# CO2 package?



## jrs (Mar 18, 2006)

I have a line on a used CO2 system as follows (1 year old):

10lbs co2 tank (still half-filled with co2)
milwaukee ph controller + calibration ph solutions
BlueLine CO2 Kit w/Regulator, Fine Tune Valve, Bubble Counter & Solenoid 

What is a fair price roughly?

jrs


----------



## holocron (Mar 12, 2006)

maybe $175-$225?

brand new you could get it here:
http://www.aquariumplants.com/product_p/pr4026.htm
336CDN + shipping.


----------



## kbrumund (Mar 19, 2006)

I paid $200 for basically that (no reactor or diffusor). All were unused (new).
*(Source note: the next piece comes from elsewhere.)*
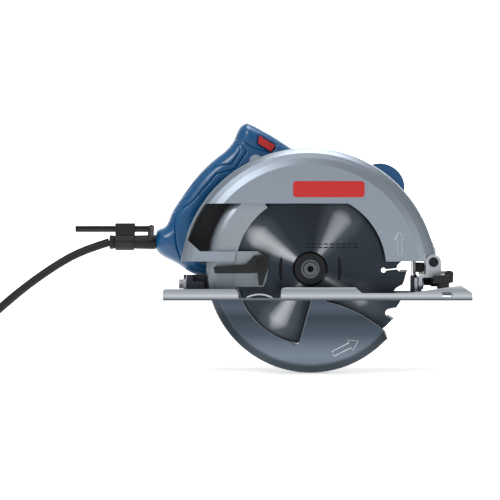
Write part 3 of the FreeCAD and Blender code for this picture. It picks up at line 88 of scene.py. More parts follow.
PLUG_BACK_Y = COIL_Y - 26.0             # where the cord goes into the plug's strain relief
PLUG_HALF_WIDE, PLUG_HALF_HIGH, PLUG_LONG = 17.0, 13.0, 30.0
RIDGE_PITCH, RELIEF_PITCH = 5.0, 3.6
PIN_R, PIN_SPREAD = 2.4, 9.5
CAMERA_X, CAMERA_Z = -57.0, 46.9
CAMERA_AWAY = 2000.0
LENS = 151.9


def place(x, y, z):
    """A point in the saw's millimetres, in the frame's metres."""
    return Vector(((x + SPINDLE_X) * MM, (y + BLADE_Y) * MM, z * MM))


def polar(x, z, radius, degrees):
    angle = math.radians(degrees)
    return x + radius * math.cos(angle), z + radius * math.sin(angle)


# ---- camera ----
def make_camera():
    data = bpy.data.cameras.new("camera")
    data.sensor_fit = "HORIZONTAL"
    data.sensor_width = 36.0
    data.lens = LENS
    camera = bpy.data.objects.new("camera", data)
    camera.location = place(CAMERA_X, -CAMERA_AWAY, CAMERA_Z)
    camera.rotation_euler = (math.radians(90), 0, 0)
    bpy.context.scene.collection.objects.link(camera)
    bpy.context.scene.camera = camera


make_camera()


# ---- materials ----
GRAIN_DEPTH = 0.0002    # metres


def new_material(name, colour, roughness, metallic=0.0, coat=0.0, specular=0.5):
    material = bpy.data.materials.new(name)
    material.use_nodes = True
    shader = material.node_tree.nodes["Principled BSDF"]
    shader.inputs["Base Color"].default_value = (*colour, 1)
    shader.inputs["Roughness"].default_value = roughness
    shader.inputs["Metallic"].default_value = metallic
    shader.inputs["Coat Weight"].default_value = coat
    shader.inputs["Coat Roughness"].default_value = 0.2
    shader.inputs["Specular IOR Level"].default_value = specular
    return material, material.node_tree, shader


def grain(tree, shader, scale, strength):
    """Fine relief from noise, in the object's own coordinates."""
    coords = tree.nodes.new("ShaderNodeTexCoord")
    noise = tree.nodes.new("ShaderNodeTexNoise")
    noise.inputs["Scale"].default_value = scale
    noise.inputs["Detail"].default_value = 3.0
    bump = tree.nodes.new("ShaderNodeBump")
    bump.inputs["Strength"].default_value = strength
    bump.inputs["Distance"].default_value = GRAIN_DEPTH
    tree.links.new(coords.outputs["Object"], noise.inputs["Vector"])
    tree.links.new(noise.outputs["Fac"], bump.inputs["Height"])
    tree.links.new(bump.outputs["Normal"], shader.inputs["Normal"])
    return noise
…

It was a private sale.

...karl


----------



## holocron (Mar 12, 2006)

wow thats pretty amazing karl... how's it working out?


----------



## Plant Crazy (Mar 24, 2006)

I agree with $175-200. The 10 lb CO2 cylinder (half-full) should last at least half a year or more (assuming bubble rate of 1 per 2 or 3 sec). The milwaukee pH controller (assuming SMS122) has gotten rave reviews; in fact, I've just ordered one! The pH probe may need replacing (you can tell, if it is difficult to calibrate), and a replacement can be purchased either direct from Milwaukee systems or aquariumplants.com. The regulator, needle valve, counter should last for many years. The solenoid should also be fine, assuming that it has had a good quality check valve in place.


----------